It’s Daylight Savings Time again. The adjustment, while routine now, was not always so easy to accommodate.
In 1942, a mother sought to re-set her infant son’s clock incrementally, about a minute per day. The February 28, 1942
New Yorker reported that by February 9th she’d tweaked his schedule by an hour. Not until she saw her husband set the clocks an hour ahead did she realize her mistake. She’d set his schedule back an hour, not forward. “She figures she’ll have him set right by May.”
The initial attempt to shift our clocks an hour twice a year came from England. Railways, farmers, scientists and other critics kept William Willett from tampering with time. He first envisioned the scheme in 1905. Only after Germany tried it during WWI, after Willett’s death, did the British set their clocks ahead as a war-time economizing measure in May, 1916.
A week or so later, in the US, explains David Prerau in
Seize the Daylight: The Curious and Contentious Story of Daylight Saving Time, a group convened in New York City. They formed the National Daylight Saving Association. In Boston, a group including A. Lincoln Filene of bargain clothing fame issued a report, “An Hour of Light for an Hour of Night.” Their argument for Daylight Saving Time included reasons like more accidents occurring under artificial lighting, that is, at night.
Weeks after the US entered WWI, in 1917, a Daylight Saving Time bill came before Congress. The American Railway Association fought it (millions of clocks would need changing, among other logistical logjams) but conceded traffic was lightest at 2 a.m. It took another year to pass but clocks started their spring jump at 2 a.m. Sunday, March 31, 1918.
Critics abounded, but there were celebrations apace. In Manhattan, people watched the change of the clock on the Metropolitan Tower on Madison Square. People gathered in nearby hotels, in Madison Square Park, in the streets. The Boy Scouts paraded. So too the NYPD Band. In Brooklyn, an equally festive scene occurred at Borough Hall.
Thus 2 a.m. has been the time to spring forward or fall back ever since.
While 2 a.m. seems a fine time to shift the clock to those of us who are asleep, the stretch and shrink of light and dark affects those who work nights. In winter, they hardly see the sun. In the brighter months, it creates the strange sensation of starting the nightshift when it’s still light out. On a movie set, this means less time to get those night shots, well, at night.
In England, writes Prerau, nightshift workers at the Devonport Dockyard wanted to be paid for the hour that sprang them forward to 3 a.m. in 1916. Two years later, in the US, nightshift workers were told their shift would extend an hour, till 9 a.m. instead of 8 a.m.

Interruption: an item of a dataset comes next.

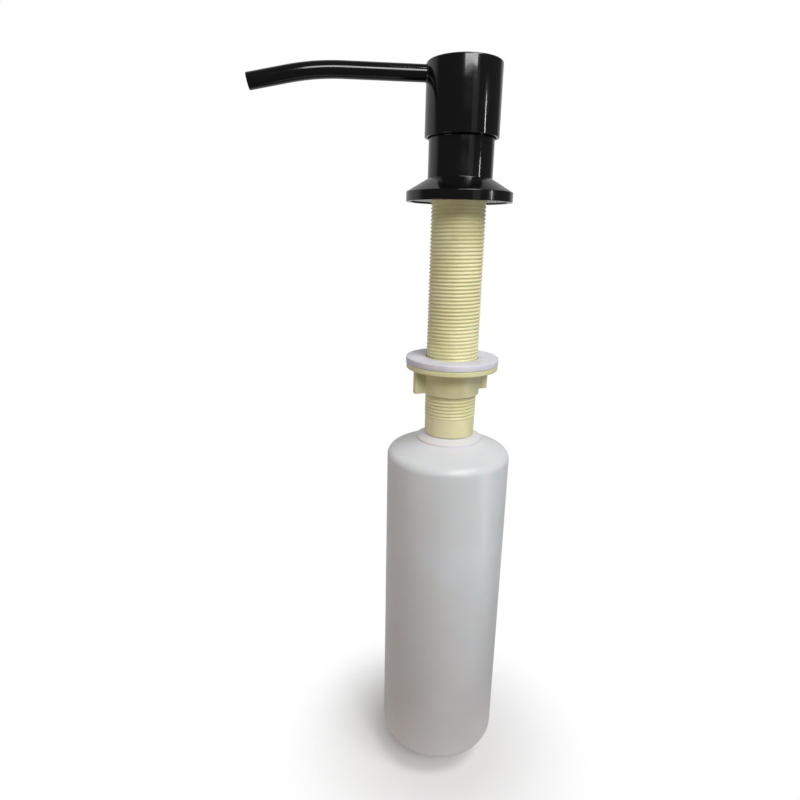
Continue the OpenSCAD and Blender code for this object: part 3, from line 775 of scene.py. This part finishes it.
# ---- Piston ----
# A moulded plug in the stem's foot. Its flange carries the seal and takes the spring, and the
# rim of its hole is the outlet ball's seat.
piston_low, piston_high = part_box("piston")
outlet_seat_r, flange_under_seal = 1.5 * mm, stem_low.z - 0.05 * mm
plug_r = foot_bore_r - 0.05 * mm
piston = turned("piston_plug", softened([
    (outlet_seat_r, piston_low.z, 0.2 * mm),
    (piston_high.x, piston_low.z, 0.3 * mm),
    (piston_high.x, flange_under_seal, 0.2 * mm),
    (plug_r, flange_under_seal),
    (plug_r, piston_high.z, 0.2 * mm),
    (outlet_seat_r, piston_high.z, 0.15 * mm),
]), around=96)
shaded(piston, white_pp)
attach(piston, "plunger")
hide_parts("piston")

# ---- Piston seal ----
# A soft white polyethylene sleeve on the stem's foot, waisted between two lips that wipe the
# barrel's bore. Its gloss varies in fine streaks along its length.
wiper_low, wiper_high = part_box("piston_seal")
lip_r, lip_h = wiper_high.x, 1.5 * mm
waist_r, wiper_bore_r = lip_r - 0.7 * mm, stem_r + 0.05 * mm
soft_pe = finish("soft white polyethylene", (0.8, 0.8, 0.79), 0.5,
                 subsurface_weight=0.2, subsurface_scale=1 * mm)
rubbed = grain(soft_pe, 1.5 * mm, detail=4, stretch=(1, 1, 0.2))
feed(soft_pe, "Base Color", blend_colours(
    soft_pe, level(soft_pe, rubbed, 0, 1), (0.74, 0.74, 0.72), (0.84, 0.84, 0.83)))
feed(soft_pe, "Roughness", level(soft_pe, rubbed, 0.4, 0.62))
relief(soft_pe, [rubbed], [0.01 * mm])
wiper = turned("piston_wiper", softened([
    (wiper_bore_r, wiper_low.z, 0.1 * mm),
    (lip_r, wiper_low.z, 0.3 * mm),
    (lip_r, wiper_low.z + lip_h, 0.4 * mm),
    (waist_r, wiper_low.z + 2 * lip_h, 0.8 * mm),
    (waist_r, wiper_high.z - 2 * lip_h, 0.8 * mm),
    (lip_r, wiper_high.z - lip_h, 0.4 * mm),
    (lip_r, wiper_high.z, 0.3 * mm),
    (wiper_bore_r, wiper_high.z, 0.1 * mm),
]), around=96)
shaded(wiper, soft_pe)
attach(wiper, "plunger")
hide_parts("piston_seal")

# ---- Return spring ----
# A compression spring coiled from stainless wire, its last turn closed at each end. It stands
# on the ball cage and pushes the piston back up.
wire_r, coil_r, coil_turns, coil_gap = 0.5 * mm, 5.2 * mm, 7.5, 0.05 * mm
closed_pitch = 2.2 * wire_r
coil_low = cage_high.z + coil_gap + wire_r
coil_high = piston_low.z - coil_gap - wire_r
spring_steel = finish("drawn stainless wire", (0.52, 0.53, 0.54), 0.3, metallic=1.0)
drawn = grain(spring_steel, 0.5 * mm, detail=4, stretch=(1, 1, 4))
feed(spring_steel, "Base Color", blend_colours(
    spring_steel, level(spring_steel, drawn, 0, 1), (0.44, 0.45, 0.46), (0.6, 0.61, 0.62)))
feed(spring_steel, "Roughness", level(spring_steel, drawn, 0.22, 0.42))
relief(spring_steel, [drawn], [0.004 * mm])


def coil_tree():
    """Winds round wire into a compression spring whose first and last turns are closed."""
    tree, given = new_tree(
        "wound spring", Turns="Float", Coil_radius="Float", Wire_radius="Float",
        Closed_pitch="Float", Bottom="Float", Top="Float")
    calc, steps_each_turn, wire_sides = calculator(tree), 40, 14
    steps = calc("MULTIPLY", given["Turns"], steps_each_turn)
    line = node(tree, "GeometryNodeMeshLine", {"Count": calc("ADD", steps, 1)})
    turn = calc("DIVIDE", node(tree, "GeometryNodeInputIndex").outputs[0], steps_each_turn)
    open_turns = calc("SUBTRACT", given["Turns"], 2)
    span = calc("SUBTRACT", given["Top"], given["Bottom"])
    open_span = calc("SUBTRACT", span, calc("MULTIPLY", given["Closed pitch"], 2))
    open_pitch = calc("DIVIDE", open_span, open_turns)
    in_open = calc("MINIMUM", calc("MAXIMUM", calc("SUBTRACT", turn, 1), 0), open_turns)
    in_closed = calc("SUBTRACT", turn, in_open)
    climb = calc("ADD", calc("MULTIPLY", in_open, open_pitch),
                 calc("MULTIPLY", in_closed, given["Closed pitch"]))
    angle = calc("MULTIPLY", turn, 2 * pi)
    place = node(tree, "ShaderNodeCombineXYZ", {
        0: calc("MULTIPLY", given["Coil radius"], calc("COSINE", angle)),
        1: calc("MULTIPLY", given["Coil radius"], calc("SINE", angle)),
        2: calc("ADD", given["Bottom"], climb)})
    wound = node(tree, "GeometryNodeSetPosition", {
        "Geometry": line.outputs[0], "Position": place.outputs[0]})
    route = node(tree, "GeometryNodeMeshToCurve", {"Mesh": wound.outputs[0]})
    section = node(tree, "GeometryNodeCurvePrimitiveCircle", {
        "Resolution": wire_sides, "Radius": given["Wire radius"]})
    wire = node(tree, "GeometryNodeCurveToMesh", {
        "Curve": route.outputs[0], "Profile Curve": section.outputs[0], "Fill Caps": True})
    return closed_off(tree, wire.outputs[0], given["Surface"])


spring = grown(new_piece("wound_spring", [], []), coil_tree(), {
    "Turns": coil_turns, "Coil radius": coil_r, "Wire radius": wire_r,
    "Closed pitch": closed_pitch, "Bottom": coil_low, "Top": coil_high, "Surface": spring_steel})
shaded(spring, spring_steel, sharp=60)
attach(spring, "pump_body")
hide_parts("return_spring")
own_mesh(spring)

# ---- Ball cage ----
# A slotted disc moulded in white polypropylene and pressed into the barrel. The inlet ball
# stops against its underside, and the spring stands on its top.
carried_over("ball_cage", white_pp)

# ---- Valve balls ----
# Two ground stainless balls, one on the seat in the barrel's foot and one on the piston. Fine
# scratches show where they have rolled.
ball_steel = finish("ground stainless balls", (0.62, 0.63, 0.64), 0.1, metallic=1.0)
scratches = grain(ball_steel, 0.8 * mm, detail=6, stretch=(1, 5, 1))
feed(ball_steel, "Base Color", blend_colours(
    ball_steel, level(ball_steel, scratches, 0, 1), (0.56, 0.57, 0.58), (0.68, 0.69, 0.7)))
feed(ball_steel, "Roughness", level(ball_steel, scratches, 0.07, 0.2))
relief(ball_steel, [scratches], [0.002 * mm])
carried_over("inlet_ball", ball_steel)
carried_over("outlet_ball", ball_steel)

# ---- Dip tube ----
# An extruded polyethylene tube, pushed into the barrel's tail and cut slanting just above the
# bottle's floor, so that it can't close itself off.
dip_slant = radians(45)
dip_pe = finish("extruded natural polyethylene", (0.76, 0.78, 0.76), 0.36, transmission_weight=0.45)
drawn_lines = grain(dip_pe, 1.2 * mm, detail=4, stretch=(1, 1, 0.03))
feed(dip_pe, "Base Color", blend_colours(
    dip_pe, level(dip_pe, drawn_lines, 0, 1), (0.7, 0.72, 0.7), (0.82, 0.83, 0.82)))
feed(dip_pe, "Roughness", level(dip_pe, drawn_lines, 0.3, 0.48))
relief(dip_pe, [drawn_lines], [0.012 * mm])
dip = turned("dip_tube_pipe", softened([
    (dip_r - dip_wall, dip_high.z, 0.15 * mm),
    (dip_r - dip_wall, dip_low.z, 0.1 * mm),
    (dip_r, dip_low.z, 0.1 * mm),
    (dip_r, dip_high.z, 0.15 * mm),
]), around=64)
dip_end_zone = dip_low.z + 1 * mm
for vertex in dip.data.vertices:
    if vertex.co.z < dip_end_zone:
        vertex.co.z += (vertex.co.x + dip_r) * tan(dip_slant)
dip.data.update()
shaded(dip, dip_pe)
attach(dip, "pump_body")
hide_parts("dip_tube")

# ---- Stage, lights and camera ----
# A pale floor that fades out, far enough below the hanging bottle for it to be unscrewed. Soft
# lights stand high in front and on the right, narrow beside the head, and low on both sides.
floor_r, floor_sides, bottle_room = 0.5, 64, 16 * mm
fade_start, fade_end = 0.02, 0.1
floor_z = cad_box[0].z - bottle_room
floor = new_piece("floor", [
    (floor_r * cos(2 * pi * i / floor_sides), floor_r * sin(2 * pi * i / floor_sides), floor_z)
    for i in range(floor_sides)
], [list(range(floor_sides))])
pale_floor = finish("pale floor", (0.9, 0.9, 0.9), 0.7)
distance = node(pale_floor.node_tree, "ShaderNodeVectorMath", {
    0: own_place(pale_floor, (1, 1, 0))}, operation="LENGTH").outputs["Value"]
feed(pale_floor, "Alpha", level(pale_floor, distance, 1, 0, fade_start, fade_end))
floor.data.materials.append(pale_floor)

surround = bpy.data.worlds.new("plain surround")
bpy.context.scene.world = surround
surround.use_nodes = True
sky = surround.node_tree
direction = node(sky, "ShaderNodeTexCoord").outputs["Generated"]
wall_side = Vector((-0.23, 0.97, 0))
behind = node(sky, "ShaderNodeVectorMath", {
    0: direction, 1: wall_side}, operation="DOT_PRODUCT").outputs["Value"]
strength = node(sky, "ShaderNodeMapRange", {
    "Value": behind, "From Min": 0.25, "From Max": 0.6, "To Min": 0.1, "To Max": 0.55},
    interpolation_type="SMOOTHSTEP").outputs["Result"]
seen = node(sky, "ShaderNodeLightPath").outputs["Is Camera Ray"]
shown = node(sky, "ShaderNodeMix", {0: seen, 2: strength, 3: 1.0}).outputs[0]
sky.links.new(shown, sky.nodes["Background"].inputs["Strength"])
sky.nodes["Background"].inputs["Color"].default_value = (1, 1, 1, 1)


def soft_light(name, width, height, power, place, target, colour=(1, 1, 1)):
    """A rectangular light that shines from a place towards a target."""
    lamp = bpy.data.lights.new(name, "AREA")
    lamp.shape, lamp.size, lamp.size_y = "RECTANGLE", width, height
    lamp.energy, lamp.color = power, colour
    holder = bpy.data.objects.new(name, lamp)
    bpy.context.scene.collection.objects.link(holder)
    holder.location = place
    holder.rotation_euler = (Vector(target) - Vector(place)).to_track_quat("-Z", "Y").to_euler()
    holder.visible_camera = False


soft_light("key", 0.35, 0.35, 4.5, (0.3, -0.42, 0.75), (0, 0, -0.1))
soft_light("high front", 0.5, 0.25, 3.7, (0.1, -0.68, 0.42), (0, 0, -0.15))
soft_light("front fill", 0.25, 0.6, 0.12, (0.35, -0.75, 0.15), (0, 0, -0.1))
soft_light("strip", 0.015, 0.3, 0.45, (0.69, -0.4, 0.06), (0, 0, 0.02))
soft_light("low right", 0.3, 0.3, 0.6, (0.6, -0.3, -0.38), (0, 0, -0.14))
soft_light("warm fill", 0.3, 0.2, 0.55, (-0.5, -0.3, -0.2), (0, 0, -0.22), (1, 0.8, 0.65))

camera = bpy.data.cameras.new("camera")
camera.sensor_width, camera.lens = 36, 25.92
holder = bpy.data.objects.new("camera", camera)
bpy.context.scene.collection.objects.link(holder)
holder.location = (-53.1 * mm, -283.7 * mm, -14.5 * mm)
look_down, look_right, roll = radians(16.13), radians(5.43), radians(1.11)
turn = Euler((pi / 2 - look_down, 0, -look_right)).to_matrix() @ Matrix.Rotation(roll, 3, "Z")
holder.rotation_euler = turn.to_euler()
bpy.context.scene.camera = holder
bpy.context.scene.view_settings.view_transform = "Standard"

But even those who don’t work nights feel the effects of changing clocks twice a year. (That is, unless you live near the equator, or Arizona, or Hawaii, or any of the other places in the world that don’t follow Daylight Saving Time.)
In one curious example,
The New Yorker reported on July 17, 1926 about a woman who lived at the Plaza Hotel on a nightshift schedule. The relatively new Daylight Saving Time kept her oversleeping past her normal waking time of 5:30 p.m. She ate breakfast at 7, a.m. And lunch at 12, midnight. At 2, a.m., her chauffer took her for a drive in the park. “After this she writes letters until dinnertime, just before dawn. We hasten to add that this must not be lightly put down as an instance of metropolitan depravity. The lady’s habits are regular and she rarely stays up later than eight or nine A.M.”